### Task to complete
Copy out, from the entries below, each line holding the string "that".
— start of Available records —
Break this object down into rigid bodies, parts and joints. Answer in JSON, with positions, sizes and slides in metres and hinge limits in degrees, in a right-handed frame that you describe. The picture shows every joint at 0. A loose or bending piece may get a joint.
— end of Available records —
— start of Available records —
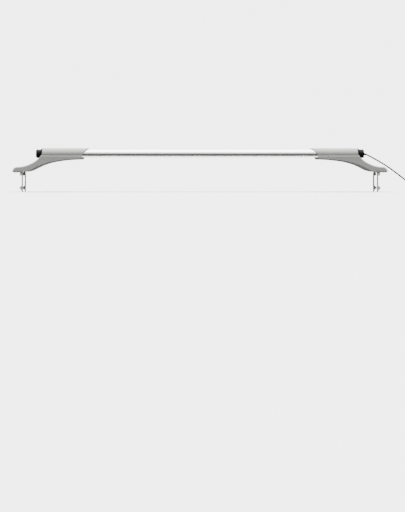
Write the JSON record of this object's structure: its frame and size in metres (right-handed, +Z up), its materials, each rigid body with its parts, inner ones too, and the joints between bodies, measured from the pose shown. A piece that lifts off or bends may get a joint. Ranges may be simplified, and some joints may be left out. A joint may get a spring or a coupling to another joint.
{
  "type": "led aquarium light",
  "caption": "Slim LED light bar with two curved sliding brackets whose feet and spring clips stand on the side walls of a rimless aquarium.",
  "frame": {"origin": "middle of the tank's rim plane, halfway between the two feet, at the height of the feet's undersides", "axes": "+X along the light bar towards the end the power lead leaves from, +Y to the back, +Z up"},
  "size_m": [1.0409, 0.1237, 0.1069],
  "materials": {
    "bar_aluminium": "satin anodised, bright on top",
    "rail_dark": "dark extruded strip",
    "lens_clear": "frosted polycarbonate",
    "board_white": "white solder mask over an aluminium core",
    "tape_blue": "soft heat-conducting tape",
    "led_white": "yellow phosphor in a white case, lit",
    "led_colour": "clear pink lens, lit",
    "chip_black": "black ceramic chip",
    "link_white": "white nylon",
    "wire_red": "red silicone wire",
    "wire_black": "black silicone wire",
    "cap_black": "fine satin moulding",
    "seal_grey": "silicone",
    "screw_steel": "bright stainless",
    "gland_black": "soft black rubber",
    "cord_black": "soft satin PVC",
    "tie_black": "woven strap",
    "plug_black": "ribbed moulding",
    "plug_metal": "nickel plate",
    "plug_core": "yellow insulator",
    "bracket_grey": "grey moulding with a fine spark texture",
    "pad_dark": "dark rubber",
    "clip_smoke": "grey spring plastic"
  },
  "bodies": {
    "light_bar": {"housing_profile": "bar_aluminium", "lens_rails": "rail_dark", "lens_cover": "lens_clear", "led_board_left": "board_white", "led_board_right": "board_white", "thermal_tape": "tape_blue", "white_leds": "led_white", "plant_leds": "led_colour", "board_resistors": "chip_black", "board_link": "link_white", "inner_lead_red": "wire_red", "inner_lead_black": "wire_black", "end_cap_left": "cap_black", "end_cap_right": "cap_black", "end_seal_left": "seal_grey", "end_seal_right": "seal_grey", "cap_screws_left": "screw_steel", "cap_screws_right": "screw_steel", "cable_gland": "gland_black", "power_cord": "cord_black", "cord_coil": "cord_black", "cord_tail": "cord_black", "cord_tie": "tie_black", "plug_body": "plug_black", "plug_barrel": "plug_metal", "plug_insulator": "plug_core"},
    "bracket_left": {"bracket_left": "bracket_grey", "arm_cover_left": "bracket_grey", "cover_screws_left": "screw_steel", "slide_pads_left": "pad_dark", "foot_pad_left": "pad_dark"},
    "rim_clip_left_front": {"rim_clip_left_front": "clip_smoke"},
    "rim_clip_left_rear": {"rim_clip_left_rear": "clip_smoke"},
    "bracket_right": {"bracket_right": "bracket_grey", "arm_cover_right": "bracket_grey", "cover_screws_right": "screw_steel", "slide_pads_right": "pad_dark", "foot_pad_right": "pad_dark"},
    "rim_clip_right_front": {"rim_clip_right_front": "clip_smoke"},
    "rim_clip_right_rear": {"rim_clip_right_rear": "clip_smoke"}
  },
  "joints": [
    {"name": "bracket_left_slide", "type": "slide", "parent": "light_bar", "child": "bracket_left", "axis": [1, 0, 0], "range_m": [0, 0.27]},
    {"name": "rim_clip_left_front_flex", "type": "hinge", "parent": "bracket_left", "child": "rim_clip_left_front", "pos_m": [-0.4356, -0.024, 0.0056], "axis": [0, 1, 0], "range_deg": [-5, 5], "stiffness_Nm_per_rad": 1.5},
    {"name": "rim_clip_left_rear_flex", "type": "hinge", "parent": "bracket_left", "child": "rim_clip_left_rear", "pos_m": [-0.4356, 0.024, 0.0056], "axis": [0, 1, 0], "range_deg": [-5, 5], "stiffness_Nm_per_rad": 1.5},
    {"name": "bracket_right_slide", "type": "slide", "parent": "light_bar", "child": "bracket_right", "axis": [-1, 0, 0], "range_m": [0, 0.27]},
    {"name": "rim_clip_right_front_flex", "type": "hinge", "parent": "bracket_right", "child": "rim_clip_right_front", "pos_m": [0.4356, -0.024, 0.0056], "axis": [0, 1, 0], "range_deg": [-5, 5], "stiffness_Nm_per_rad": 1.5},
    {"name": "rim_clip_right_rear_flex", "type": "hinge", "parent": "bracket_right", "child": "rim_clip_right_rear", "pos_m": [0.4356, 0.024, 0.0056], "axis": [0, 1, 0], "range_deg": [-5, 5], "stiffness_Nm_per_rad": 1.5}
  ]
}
— end of Available records —
### The completed task
Break this object down into rigid bodies, parts and joints. Answer in JSON, with positions, sizes and slides in metres and hinge limits in degrees, in a right-handed frame that you describe. The picture shows every joint at 0. A loose or bending piece may get a joint.
Write the JSON record of this object's structure: its frame and size in metres (right-handed, +Z up), its materials, each rigid body with its parts, inner ones too, and the joints between bodies, measured from the pose shown. A piece that lifts off or bends may get a joint. Ranges may be simplified, and some joints may be left out. A joint may get a spring or a coupling to another joint.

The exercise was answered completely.